Repeat each line of the material exactly.

**Supplied information:**
** begin **

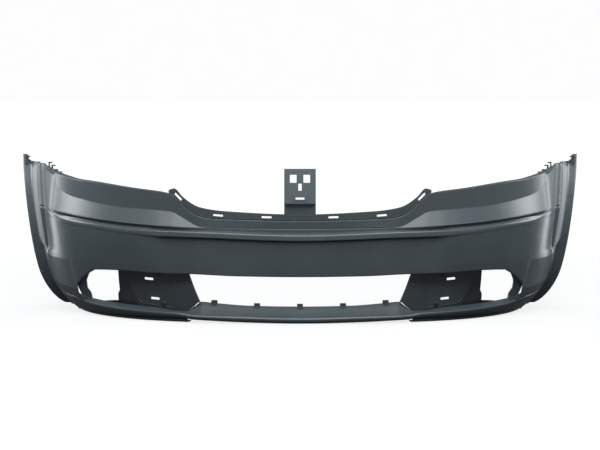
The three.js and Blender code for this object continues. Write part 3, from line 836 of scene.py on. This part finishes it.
def strip_corners(u):
    root, back = top_edge(u) + 0.5, top_depth(u)
    top = max(strip_top(u), root + 8)
    return [[
        (top - 8, back + 6, 0),
        (top, back + 2, 2),
        (lerp(root, top, 0.5) + 2, back + 1, 5),
        (root + 4, back + 1, 3),
        (root + 1.5, back, 1.5),
        (root + 1, back + 8, 2),
        (root - 9, back + 12, 0),
    ]]


class OBJECT_OT_cover_strip(PieceOperator):
    """Build the upper mounting strip with its horns and clip slots"""

    bl_idname = "object.cover_strip"
    bl_label = "Upper mounting strip"

    def execute(self, context):
        sizes = context.scene.bumper_cover
        stations = doubled(spread((0, 0.25, 20), (0.25, STRIP_END, 34)))
        strip = sectioned("mounting_strip", stations, strip_corners, sizes.wall)
        cutters = []
        for u, height, roll in STRIP_SLOTS:
            for side in (-1, 1):
                outline = slot_outline(sizes.slot_length, sizes.slot_height)
                cutters.append((prism(outline, 40),
                                frame_on(side * u, height, 24, -0.45, -side * roll)))
        boolean(strip, cutters, "DIFFERENCE")
        finished(strip, "primed_skin", "upper_mounting_strip")
        return {"FINISHED"}


# ---- Centre support bracket ------------------------------------------------------------------

TAB_WIDTH = 96.0
TAB_FOOT, TAB_LEDGE, TAB_TOP = 328.0, 368.0, 470.0
TAB_FOOT_Y, TAB_LEDGE_Y, TAB_TOP_Y = 17.0, 10.0, 38.0
TAB_SLOT = 382.0


def tab_y(z):
    return lerp(TAB_LEDGE_Y, TAB_TOP_Y, (z - TAB_LEDGE) / (TAB_TOP - TAB_LEDGE))


def tab_place(x, z, lift=0.0):
    """Axes on the tab's leaning face: x across, y rearward, z up the face."""
    lean = math.atan2(TAB_TOP_Y - TAB_LEDGE_Y, TAB_TOP - TAB_LEDGE)
    place = Matrix.Rotation(-lean, 4, "X")
    place.translation = Vector((x * MM, (tab_y(z) - lift) * MM + NOSE_Y, z * MM))
    return place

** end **

**Result of this task:**
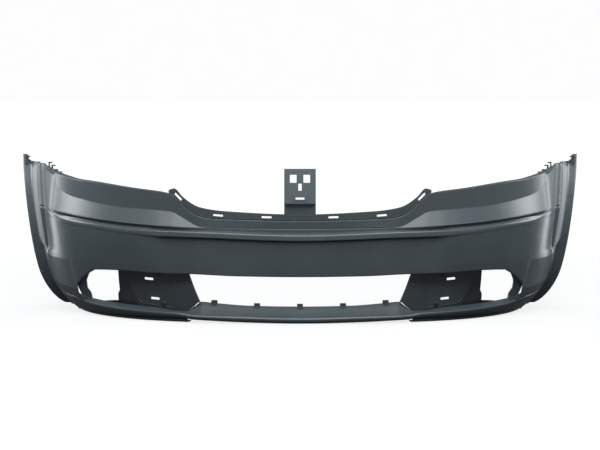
The three.js and Blender code for this object continues. Write part 3, from line 836 of scene.py on. This part finishes it.
def strip_corners(u):
    root, back = top_edge(u) + 0.5, top_depth(u)
    top = max(strip_top(u), root + 8)
    return [[
        (top - 8, back + 6, 0),
        (top, back + 2, 2),
        (lerp(root, top, 0.5) + 2, back + 1, 5),
        (root + 4, back + 1, 3),
        (root + 1.5, back, 1.5),
        (root + 1, back + 8, 2),
        (root - 9, back + 12, 0),
    ]]


class OBJECT_OT_cover_strip(PieceOperator):
    """Build the upper mounting strip with its horns and clip slots"""

    bl_idname = "object.cover_strip"
    bl_label = "Upper mounting strip"

    def execute(self, context):
        sizes = context.scene.bumper_cover
        stations = doubled(spread((0, 0.25, 20), (0.25, STRIP_END, 34)))
        strip = sectioned("mounting_strip", stations, strip_corners, sizes.wall)
        cutters = []
        for u, height, roll in STRIP_SLOTS:
            for side in (-1, 1):
                outline = slot_outline(sizes.slot_length, sizes.slot_height)
                cutters.append((prism(outline, 40),
                                frame_on(side * u, height, 24, -0.45, -side * roll)))
        boolean(strip, cutters, "DIFFERENCE")
        finished(strip, "primed_skin", "upper_mounting_strip")
        return {"FINISHED"}


# ---- Centre support bracket ------------------------------------------------------------------

TAB_WIDTH = 96.0
TAB_FOOT, TAB_LEDGE, TAB_TOP = 328.0, 368.0, 470.0
TAB_FOOT_Y, TAB_LEDGE_Y, TAB_TOP_Y = 17.0, 10.0, 38.0
TAB_SLOT = 382.0


def tab_y(z):
    return lerp(TAB_LEDGE_Y, TAB_TOP_Y, (z - TAB_LEDGE) / (TAB_TOP - TAB_LEDGE))


def tab_place(x, z, lift=0.0):
    """Axes on the tab's leaning face: x across, y rearward, z up the face."""
    lean = math.atan2(TAB_TOP_Y - TAB_LEDGE_Y, TAB_TOP - TAB_LEDGE)
    place = Matrix.Rotation(-lean, 4, "X")
    place.translation = Vector((x * MM, (tab_y(z) - lift) * MM + NOSE_Y, z * MM))
    return place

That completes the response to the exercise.